Additionally, many filings related to M&A transactions involve private equity firms and investment funds. The Commission has acknowledged the heavier notification burden on these entities and simplified some disclosure requirements. While many cases are straightforward, firms must still evaluate foreign financial contributions across all funds and portfolio companies to determine if they meet the notification threshold or qualify for exemptions.

 

Highlights of FSR Enforcement

In some cases, the FSR did show its teeth. Some of the Commission’s in-depth investigations raised serious concerns and ultimately led to certain foreign investors abandoning their participation in the public procurement process – for example in respect of tenders for electric trains in Bulgaria (see here and here) and photovoltaic parks in Romania (see here and here).

In an M&A context, foreign investors carefully weigh their FSR risk profile before launching bids for European targets. In some cases, certain foreign investors were made to leave the bidding process empty-handed given the uncertainty regarding the completion and timing of the transaction under their risk profile (see for example in respect of Haier’s intended acquisition of Purmo, see here).

The Commission also recently conducted an in-depth investigation in an M&A context. In September 2024, it approved the acquisition of PPF Telecom Group B.V. by Emirates Telecommunications Group Company PJSC (e&) subject to commitments (see here). This case sheds valuable insights into the Commission’s balancing test on foreign subsidies potentially distorting competition in the EU.[1]

 

First Litigation under the FSR

Already in its first year of application, the FSR undergoes a significant review before the EU courts. In April 2024, the Commission used its ex-officio powers to conduct a dawn raid – an unannounced inspection – into Nuctech, a company specialising in security inspection equipment active in the EU and controlled by a Chinese company (see here and here). The Commission suspected that the company received Chinese support that allowed it to compete unfairly in the EU. Nuctech challenged these raids seeking interim measures, but lost before the EU General Court in August 2024 (see here). The company also requested interim measures before the Court of Justice to block the use of the evidence gained by the Commission (see here).

 

Impact on Business Strategies

The FSR has significantly impacted the timing and structure of deals, with companies now required to factor in additional review periods and the possibility of interventions and ex-officio investigations by the Commission. This necessitates a strategic re-evaluation of transaction planning.

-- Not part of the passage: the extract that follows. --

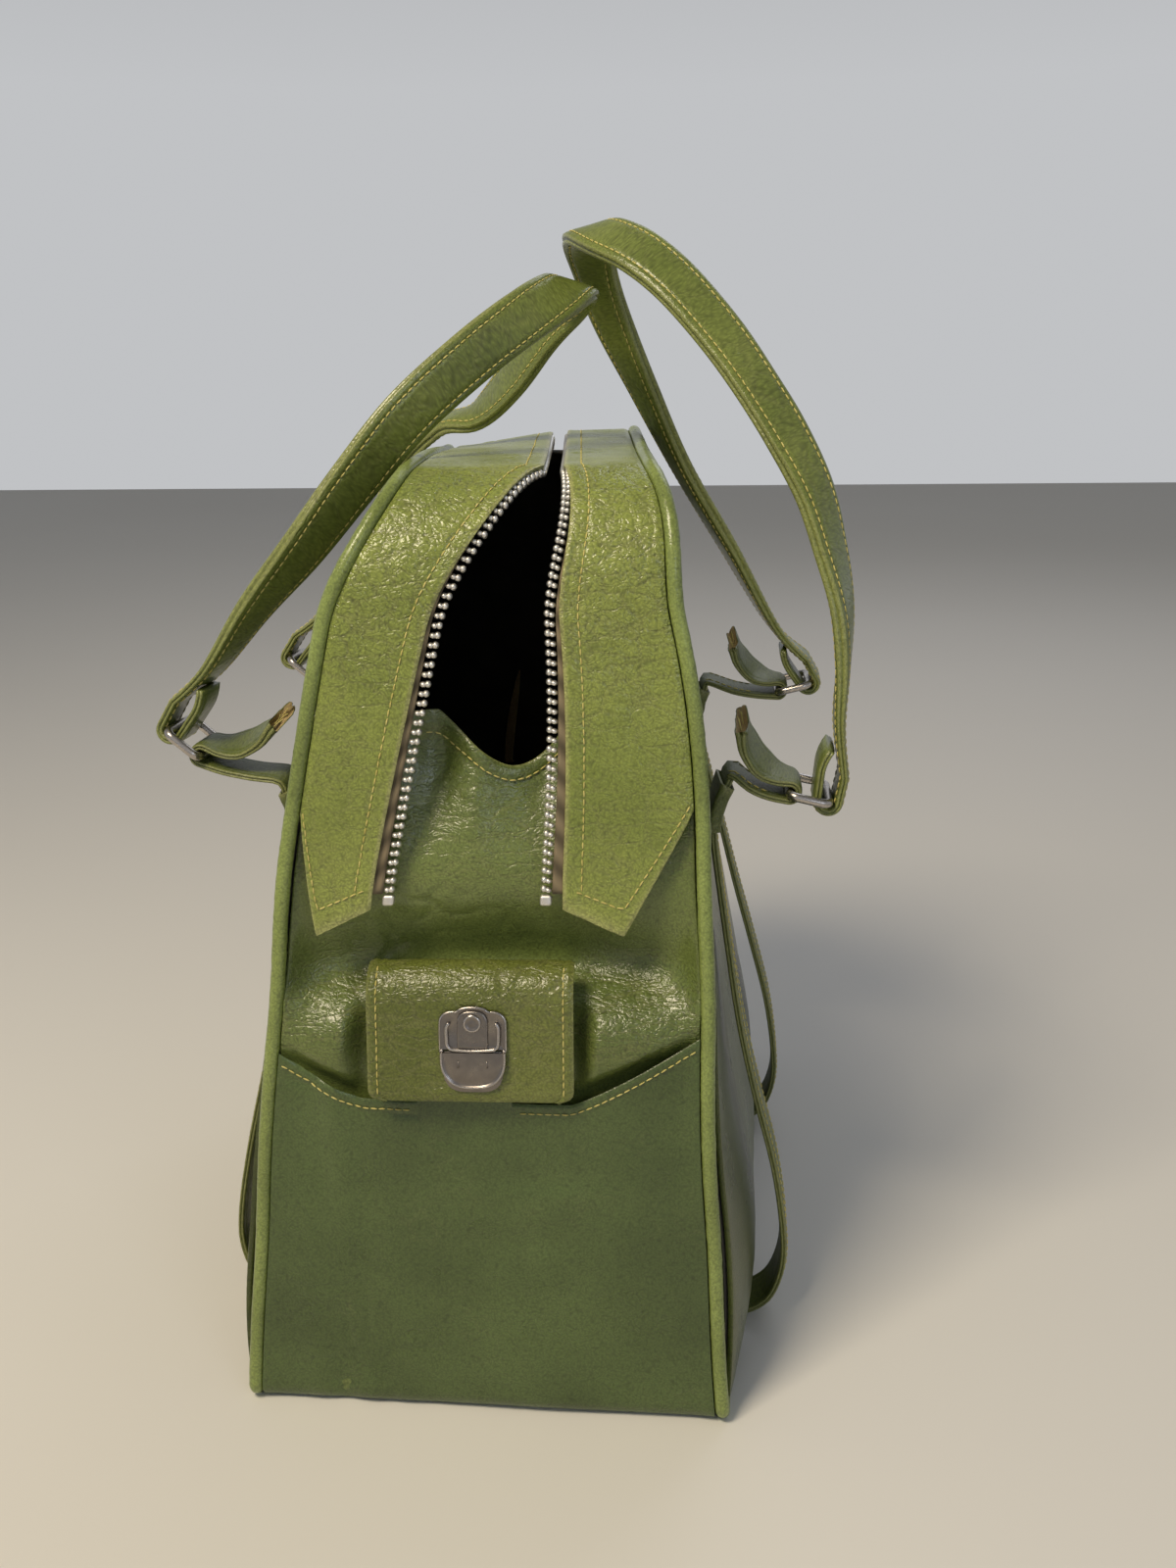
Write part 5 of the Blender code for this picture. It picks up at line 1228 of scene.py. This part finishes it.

Particularly, the regulation requires companies to identify and maintain records of their foreign financial contributions, posing compliance challenges because the information is not usually captured by standard accounting and reporting systems. Companies must nevertheless gather data on their foreign financial contributions three years prior to M&A transactions or public procurement notifications. Some firms collect data manually and on an ad-hoc basis, others develop automated tools. Both requires significant time and expense. Early preparation and engaging with the Commission is key to meeting filing obligations and potential ex-officio investigations.

The regulation’s standstill obligation and potential fines for non-compliance of up to 10% of the annual global revenue underscore the importance of diligent preparation and transparency in business transactions. Companies should also expect increased ex-officio investigations and prepare for the fact that the FSR may be used by competitors to submit complaints in the possible attempt to torpedo certain investments.

 

Looking Forward: The Evolving Landscape

As the FSR continues to be applied and interpreted through various cases, its long-term implications for the EU’s competitive landscape and global business practices are becoming increasingly clear. The regulation has underscored the need for a balanced approach to addressing the challenges posed by non-EU financial contributions, ensuring that the EU market remains open and competitive while at the same time safeguarding against distortive practices.

The Commission will continue to walk this fine line while taking account of the increased calls in recent months to ease the regulatory burden on European companies. This is emphasized in a recent report by Mario Draghi on the future of European competitiveness of September 2024 that calls for a reduction of the regulatory burden on EU companies to rekindle the competitiveness of the European economy. In her recent speech of 10 December 2024, the new Commissioner for Competition Ribera emphasizes that the Commission will focus on regulation and enforcement where it matters most for competition.

While the Commission will continue to offer helpful guidance and clarifications, and increase transparency, the FSR is here to stay. Therefore, it’s important that companies develop and maintain internal procedures to improve their FSR compliance, prepare in good time and seek early guidance from the Commission when needed.

 

*****

Wolters Kluwer, Simmons & Simmons, the University of Vienna and the CELIS Institute recently organized a superb event in Brussels with representatives of the Commission. For a summary of the discussion see here.

[1] The Commission’s investigation revealed that e& and its controlling entity, Emirates Investment Authority (EIA), had received significant foreign subsidies from the UAE, including an unlimited State guarantee. Although these subsidies did not affect the acquisition process since e& was the sole bidder, the Commission had concerns about potential market distortions post-closing. To mitigate these concerns, e& and EIA proposed commitments valid for 10 years with a potential 5-year extension. These include removing the unlimited State guarantee, prohibiting internal financing from EIA to PPF’s EU activities (with exceptions), ensuring transactions occur on market terms, and informing the Commission of future acquisitions not subject to FSR notification.